Dear friend,
How are you? Forgive me for being slow with this one; a thought caught hold of me and I have been stewing in it.
Most of us understand, intellectually, that we are passing through great change at every level, and that change is inevitable. And yet how is it that some people are so miserable in the face of it, so out of luck and opportunity, while others seem joyful no matter what happens, riding the waves of change and opportunity with ease? Joy and luck, misery and misfortune, seem somehow connected. So what is the formula for expanding joy and attracting luck? Can we actually design luck?
On my last Vipassana retreat, a saying of the Buddha caught my attention, and reflecting on it alongside my commitment to helping people live grand lives of joy, I came to see that each of us is always choosing one of four distinct paths. Consider where you are, and where you are headed.
The first path runs from joy to misery. You are in a good place, by work or by luck, thriving. Then something shifts. Your responsibilities change, or you do not get the opportunity, the funding, the title, the promotion you hoped for. Instead of rolling with it, you respond as though you are being diminished and wronged. You begin to blame, your mood slides from responsible engagement into resentment, and you are pulled out of joy into misery, until something interrupts it.
The second path runs from misery to more misery. You are already in a foul mood, feeling powerless and wronged. Something else changes, perhaps something small, and you double down on the blame and the story that “they” are doing this to you. Instead of interrupting the spiral, you feed it. Complaint becomes your way of being, the negativity deepens, and it drags you and others into a darker place. There is no bottom to that valley, until you step onto the third path.

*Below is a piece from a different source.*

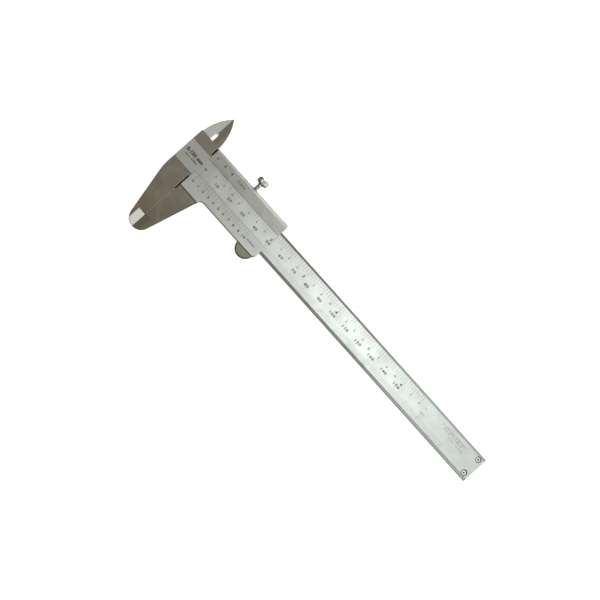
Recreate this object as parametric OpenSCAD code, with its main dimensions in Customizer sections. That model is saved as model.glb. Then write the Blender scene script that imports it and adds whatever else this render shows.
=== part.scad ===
// Vernier caliper with outside jaws, inside jaws and depth bar, lying on its back with the jaws closed.
// +X runs along the beam, +Y points to the inside jaws and +Z out of the scale face.
// Outlines are drawn with x = 0 at the closed outside jaws and y = 0 at the middle of the beam;
// place() then moves them so that the origin is under the middle of the caliper's outer box.

/* [Beam] */
// Length of the beam from the closed jaws to its far end
beam_length = 214.4; // [200:0.1:300]
// Width of the beam
beam_w = 16; // [14:0.5:20]
// Thickness of the beam and jaws beside the scale band
beam_t = 2.7; // [2.5:0.1:4]
// Height of the raised scale band
band_h = 0.3; // [0.1:0.05:0.6]
// Width of the low ledge on each side of the scale band
ledge_w = 1.25; // [0.5:0.05:2]

/* [Head and outside jaws] */
// Width of the head from its left edge to the closed jaws
head_w = 13.1; // [12:0.1:18]
// Rise of the head above the beam's upper edge
head_rise = 5; // [4.9:0.1:8]
// Reach of the outside jaws below the beam
jaw_depth = 40; // [32:1:60]
// Radius of the round outside jaw tips
jaw_tip_r = 6.5; // [5:0.1:8]
// Taper of the fixed outside jaw, from the vertical, in degrees
fixed_jaw_taper = 13.3; // [10:0.1:14]
// Taper of the movable outside jaw, from the vertical, in degrees
movable_jaw_taper = 14.3; // [10:0.1:16]
// Radius of the bend where the head runs into the fixed outside jaw
shoulder_r = 33; // [5:1:40]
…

The third path runs from misery to joy. Life has handed you terrible circumstances and left you frustrated and resentful. Then you make a different move. Instead of fuming with ungrounded certainty, you stop and say: wait, maybe I do not know everything here. Maybe there is something to learn, even an opportunity in this change. You open to listening, to counting blessings rather than tallying what you did not get, to giving what you wish you were receiving. The circumstances may not change at once, but your relationship to them does. You become curious and fully responsible, not as blame but as a place to stand, and you begin to move from powerlessness toward power.
The fourth path runs from joy to more joy. You take full responsibility for whatever disrupts you and keep expanding your capacity for it. You meet change head-on, adapting, learning, growing. When life throws a curveball, you keep moving, holding on to possibility, gratitude, and a radical hope. You do not blame; you give others what you would want from them. You stay equanimous when something perturbs you, and you find opportunity in every change. This is not naive optimism. It is the wisdom of knowing that joy is cultivated, never granted or guaranteed. Over time it expands your capacity, your power within, your well-being. And it attracts luck, the gifts just keep coming.
We do not always get what we want, how and when we want it. The game of life is set up to disappoint you, whoever you are. If things are good, hard things are coming. If things are bad, opportunity is coming, sooner or later. You cannot control what happens to you, what others do, what nature does. But you are a human being, and by design you have some agency over how you respond. You can be fully responsible for your emotional reactions and the actions that follow.
So where do you see yourself right now, and where do you want to go? When you are tempted to blame, to complain, to feel wronged, catch yourself before you go too far down that path, and ask: what is possible now? That single question can break the spell of misery and open something lighter and more spacious. And if you see a friend caught in the loop, gently remind them that even when they cannot dictate the circumstances, they can always choose their response.